Lately Ruby has railed against her car seat. She is four, and finds the crazy constraints of her harness beyond tolerance. So, I figured it was maybe time to start looking into the next phase up. Whilst browsing for booster seats I found a great deal via online ads for a in-box one, and went to the apartment complex to make the deal. Unfortunately, the seller wanted to meet by the complex playground, which meant letting the girls out to play because, hey, we were at a playground.
So I let the girls run around the playground while I set up the booster seat and it was pretty nice. Except for the other kids on the playground. All began well enough, with the local kids interacting with mine.
Then the local kid saw me. The boring 30-something mom. Forget the small children, there’s an adult! And two kids wound up coming by to talk to me.
Perhaps my role during the school year as a teacher has warped my reasoning. I’m a teacher. Nice enough to share an amusing anecdote with, but no purely social interaction is meant between student and teacher, kid and adult. It’s not the I’m opposed to healthy social relationships between all ages, but I do draw the line when fellow children are passed up in favor of an adult.
I like kids, love them even. Childhood is magical.
But I am not and probably never will be one of those moms or teachers who spends a significant amount of time playing with kids.
Reason No. 1: Playing with kids seems to be a new shiny badge for modern moms.
I have no memory of my parents playing elaborate games with me.

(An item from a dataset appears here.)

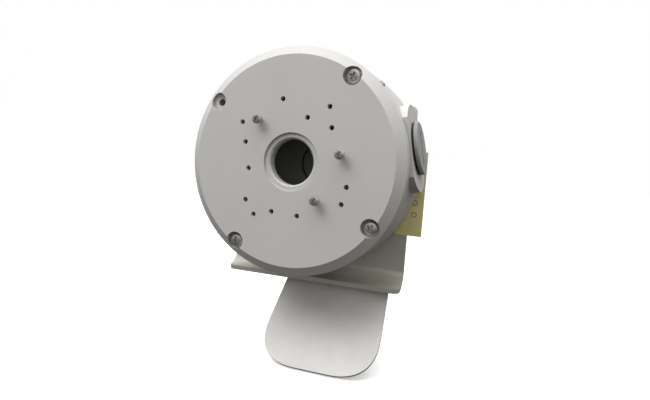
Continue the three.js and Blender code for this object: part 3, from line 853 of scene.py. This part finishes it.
class BOX_OT_strip(bpy.types.Operator):
    """Lays the marking strip on the plate's edge, its free side slightly lifted"""
    bl_idname = "junction_box.strip"
    bl_label = "Marking strip"

    def execute(self, context):
        low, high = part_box("marking_strip")
        size, centre = high - low, (low + high) / 2
        deselect()
        bpy.ops.mesh.primitive_grid_add(
            x_subdivisions=STRIP_COLUMNS, y_subdivisions=STRIP_ROWS, size=1,
            location=centre, rotation=(QUARTER_TURN, 0, 0))
        piece = bpy.context.object
        piece.scale = (size.x, size.z, 1)
        piece.name = piece.data.name = "strip"
        settle(piece)
        lift = STRIP_LIFT * size.y
        waves = piece.vertex_groups.new(name="waves")
        for vertex in piece.data.vertices:
            across = (vertex.co.x - low.x) / size.x
            wave = math.sin((vertex.co.z - low.z) / size.z * STRIP_WAVES * HALF_TURN)
            waves.add([vertex.index], 0.5 + 0.5 * across * across * wave, "REPLACE")
        apply_modifier(piece, "DISPLACE", vertex_group="waves", direction="Y",
                       strength=2 * lift, mid_level=0.0)
        moved(piece, Matrix.Translation((0, -lift, 0)))
        apply_modifier(piece, "SOLIDIFY", thickness=size.y * STRIP_THICKNESS, offset=0.0)
        clean(piece)
        rounded(piece, 0.0)
        finished(piece, "base", "yellow_strip", material_named("yellow_film"), "marking_strip")
        return {"FINISHED"}


# ------------------------------------------------------------------ pieces that keep their CAD shape

KEPT_FINISHES = {
    "black_rubber": ["cover_gasket", "side_plug_seal", "rear_gasket"],
    "white_nylon": ["screw_keeper_upper_right", "screw_keeper_lower_left", "screw_keeper_lower_right"],
    "brass": ["earth_screw", "earth_washer"],
    "screw_steel": [f"mount_{kind}_{number}" for kind in ("screw", "washer") for number in (1, 2, 3, 4)],
    "rivet_steel": ["leaf_rivet_1", "leaf_rivet_2", "leaf_rivet_3"],
}


class BOX_OT_inner_pieces(bpy.types.Operator):
    """Gives the gaskets, rings, terminal, mounting screws and rivets their finishes"""
    bl_idname = "junction_box.inner_pieces"
    bl_label = "Inner pieces"

    def execute(self, context):
        for finish, nodes in KEPT_FINISHES.items():
            for node in nodes:
                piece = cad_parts[node]
                for material_slot in piece.material_slots:
                    material_slot.material = material_named(finish)
        return {"FINISHED"}


# ------------------------------------------------------------------ stage

CAMERA_PLACE = Vector((114.96, -326.11, 2.03)) * MM
CAMERA_AXES = ((0.9404, -0.0940, 0.3267), (0.3322, 0.0494, -0.9419), (0.0724, 0.9943, 0.0776))
CAMERA_LENS = 27.69
SKY_LIGHT, GROUND_LIGHT = 1.12, 0.06
SKY_FROM, SKY_TO = -0.25, 0.75       # heights on the dome between which the light grows
LAMP_POWER = 9.0
KEY_PLACE, KEY_AIM, KEY_SIZE = (-0.5, -0.7, 0.9), (0, -0.03, 0), 0.7
TOP_PLACE, TOP_AIM, TOP_SIZE = (0.1, -0.1, 1.1), (0, 0, 0), 0.9
FLOOR_SIZE, FLOOR_GAP, FLOOR_GLOW = 12.0, 0.5 * MM, 0.2
FLAG_PLACE, FLAG_AIM = Vector((-0.10, -0.30, 0.20)), Vector((0, 0, -0.1))
FLAG_SIZE, FLAG_LIGHT = 0.34, 0.36


def make_world():
    """Soft dome: bright above, dark below, and plain white behind the object."""
    world = bpy.data.worlds.new("soft_dome")
    bpy.context.scene.world = world
    world.use_nodes = True
    tree = world.node_tree
    tree.nodes.clear()
    height = put(tree, "SeparateXYZ", {0: put(tree, "TexCoord").outputs["Generated"]}).outputs[2]
    strength = ranged(tree, height, SKY_FROM, SKY_TO, GROUND_LIGHT, SKY_LIGHT)
    light = put(tree, "Background", {"Color": (1.0, 0.99, 0.97, 1.0), "Strength": strength})
    seen = put(tree, "Background", {"Color": (1.0, 1.0, 1.0, 1.0), "Strength": 1.0})
    is_camera = put(tree, "LightPath").outputs["Is Camera Ray"]
    mixed = put(tree, "MixShader", {0: is_camera, 1: light.outputs[0], 2: seen.outputs[0]})
    output = put(tree, "OutputWorld")
    tree.links.new(mixed.outputs[0], output.inputs[0])


def area_light(name, place, target, size, power):
    """Square soft light aimed at a point."""
    deselect()
    bpy.ops.object.light_add(type="AREA", location=place)
    lamp = bpy.context.object
    lamp.name = name
    lamp.rotation_euler = (Vector(target) - Vector(place)).to_track_quat("-Z", "Y").to_euler()
    lamp.data.size = size
    lamp.data.energy = power
    return lamp


class BOX_OT_stage(bpy.types.Operator):
    """Sets the floor, the soft lights and the camera"""
    bl_idname = "junction_box.stage"
    bl_label = "Stage"

    def execute(self, context):
        scene = context.scene
        scene.view_settings.view_transform = "Standard"
        make_world()
        self.floor()
        key = area_light("key", KEY_PLACE, KEY_AIM, KEY_SIZE, LAMP_POWER)
        top = area_light("top", TOP_PLACE, TOP_AIM, TOP_SIZE, LAMP_POWER)
        key.visible_glossy = top.visible_glossy = False
        self.flag()
        bpy.ops.object.camera_add(location=CAMERA_PLACE)
        camera = context.object
        camera.matrix_world = Matrix.Translation(CAMERA_PLACE) @ Matrix(CAMERA_AXES).to_4x4()
        camera.data.sensor_width = 36.0
        camera.data.lens = CAMERA_LENS
        camera.data.clip_start = 0.01
        scene.camera = camera
        return {"FINISHED"}

    def floor(self):
        """White floor that glows a little and neither lights the object nor shows in it."""
        deselect()
        floor_height = cad_box[0][2] - FLOOR_GAP
        bpy.ops.mesh.primitive_plane_add(size=FLOOR_SIZE, location=(0, 0, floor_height))
        floor = bpy.context.object
        floor.name = "floor"
        material, tree, shader, vector = new_material("floor_white")
        shade = ranged(tree, noise(tree, vector, 3.0), 0.3, 0.7, 0.9, 0.93)
        tint = put(tree, "CombineColor", {0: shade, 1: shade, 2: shade})
        tree.links.new(tint.outputs[0], shader.inputs["Base Color"])
        shader.inputs["Roughness"].default_value = 0.9
        shader.inputs["Emission Color"].default_value = (1.0, 1.0, 1.0, 1.0)
        shader.inputs["Emission Strength"].default_value = FLOOR_GLOW
        floor.data.materials.append(material)
        floor.visible_diffuse = floor.visible_glossy = False

    def flag(self):
        """Glowing grey card above and in front of the object, seen only in reflections."""
        deselect()
        bpy.ops.mesh.primitive_plane_add(size=FLAG_SIZE, location=FLAG_PLACE)
        card = bpy.context.object
        card.name = "flag"
        card.rotation_euler = (FLAG_AIM - FLAG_PLACE).to_track_quat("Z", "Y").to_euler()
        material, _, shader, _ = new_material("flag_grey")
        shader.inputs["Base Color"].default_value = (0.0, 0.0, 0.0, 1.0)
        shader.inputs["Emission Color"].default_value = (1.0, 0.98, 0.95, 1.0)
        shader.inputs["Emission Strength"].default_value = FLAG_LIGHT
        card.data.materials.append(material)
        card.visible_camera = card.visible_diffuse = card.visible_shadow = False


# ------------------------------------------------------------------ panel and run

class BOX_PT_panel(bpy.types.Panel):
    """Lists the pieces and what can be changed"""
    bl_idname = "BOX_PT_panel"
    bl_label = "Junction box"
    bl_space_type = "VIEW_3D"
    bl_region_type = "UI"
    bl_category = "Junction box"

    def draw(self, context):
        for operator in OPERATORS:
            self.layout.operator(operator.bl_idname)
        for group in GROUPS:
            box = self.layout.box()
            owner = getattr(context.scene, group)
            for name in owner.bl_rna.properties.keys():
                if name not in ("rna_type", "name"):
                    box.prop(owner, name)


GROUPS = {"box_cover": CoverSizes, "box_screws": ScrewSizes, "box_entry": EntrySizes,
          "box_colours": Colours}
OPERATORS = (BOX_OT_cover, BOX_OT_cover_screws, BOX_OT_camera_screws, BOX_OT_housing,
             BOX_OT_side_plug, BOX_OT_bracket, BOX_OT_strip, BOX_OT_inner_pieces, BOX_OT_stage)


def register():
    """Adds the classes and the sizes that they hold."""
    for owner in (*GROUPS.values(), *OPERATORS, BOX_PT_panel):
        bpy.utils.register_class(owner)
    for name, owner in GROUPS.items():
        setattr(bpy.types.Scene, name, PointerProperty(type=owner))


def unregister():
    """Takes them away again."""
    for name in GROUPS:
        delattr(bpy.types.Scene, name)
    for owner in (BOX_PT_panel, *reversed(OPERATORS), *reversed(GROUPS.values())):
        bpy.utils.unregister_class(owner)


def main():
    """Builds every piece in order."""
    register()
    bpy.ops.junction_box.cover()
    bpy.ops.junction_box.cover_screws()
    bpy.ops.junction_box.camera_screws()
    bpy.ops.junction_box.housing()
    bpy.ops.junction_box.side_plug()
    bpy.ops.junction_box.bracket()
    bpy.ops.junction_box.strip()
    bpy.ops.junction_box.inner_pieces()
    bpy.ops.junction_box.stage()
    deselect()


if __name__ == "__main__":
    main()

Oh, there was fun stuff here and there and my childhood was happy, but I was playing with my brothers or neighborhood kids. I do not feel slighted or ruined because my mother didn’t play games with me. She was the mom, I was the kid.
But these days, every other commercial promises this product will allow you to perform lively acrobatics with your offspring. While such health giving the option of doing so is certainly desirable, should that be the only goal? A good mom gives her all to entertaining her kids?
Some time ago, Ruby kept pulling me into cycling imaginary games to the point I could hardly function. I couldn’t do anything, think anything, just be sucked into a kiddie game. I asked for advice and sympathy on a forum, and one response stuck in my mind. To paraphrase, my job as mom wasn’t to be their entertainment, but to raise them to responsible, sane adulthood. Oh, and to do my other household family duties. Like cook and clean and whatnot.
I have heard of social media debates over how clean houses versus kids. Some moms decry messy houses while others proudly announce their messy homes signify all the hours spent playing with their children. My house is hardly super-tidy, but my heart lies with the former. I don’t think I’m a bad, uncaring mom for not playing with my kids.
Reason No. 2: Kiddie games are so boring.
To resume the aforementioned story of Ruby’s irritating game, I was miserable. She is four, and her games are fairly simplistic, often variations of the theme of the day. Cute for five or ten minutes, but hardly something an adult can sustain true interest in long-term.
I have things to do, things I have to do and things I want to do. My life does not revolve around playing boring games. It revolves around caring for my children and raising them. That means homemaking, money-earning, and showing them how responsible adults act.
Reason No. 3: I shouldn’t have to be my kid’s playmate.
This reason speaks of a frustration of mine: the difficulty of making playdates. We have a kid next door, a cute little girl who attends Sunbeams at church with Ruby, but she always seems to be at one activity or another. The fact she has two teacher parents doesn’t help. Our ward being full of teacher moms and even a few dads, summertime seems to be major family activity time and who could blame us?
The Free-Range parent in me wants to send her on her way to just knock on doors and find other kids, but we do live on a busy street and once again, Ruby is four. In a year or so, sure, but not now. May Lenore Skenazy forgive me.
But I digress. Why should the difficulty of finding regular playmates fall on me by making me the playmate?
Kids are meant to play with other kids. The choice to play with my kid when I want to does not trump the importance of kids forging friendships and alliances with other kids.
Kids understand each other in a way adults don’t. They appreciate each other’s games, imagination. They fall almost seamlessly into sync with each other as they create awesome games, maybe fight, and find and solve problems.
Those fights and problem-solving don’t play out the same way with a child and an adult. Being a teacher has made me stand back even more from minor-to-moderate childhood disputes. Oh, I may moderate, I may even step in–but not every time. I firmly believe the adult tendency to jump in to “rescue” kids from childhood social disputes ruins the building of important social skills. As an adult, I can teach many fine social skills and that’s part of being a parent and a teacher, but I can’t replace the lessons of peer interaction.
When those kids came up to me to find me more interesting than my daughters, was it because modern parenting had programmed them to seek adults rather than the awesome kids around them? I don’t know, but I do worry modern ways may have contributed.
I will continue to say, Go, child, go play with other children. I’m a boring adult.
It’s not that I don’t think you’re awesome. It’s not that I don’t love my own daughters, care for my own students.
It’s that I just don’t want to play with you. It might be better for you if I don’t.
And now I excuse myself, because Ruby wants to play Puppies are Lost in the Forest and Princesses Find Them. I’ll play for a few minutes, then I’m cleaning the kitchen.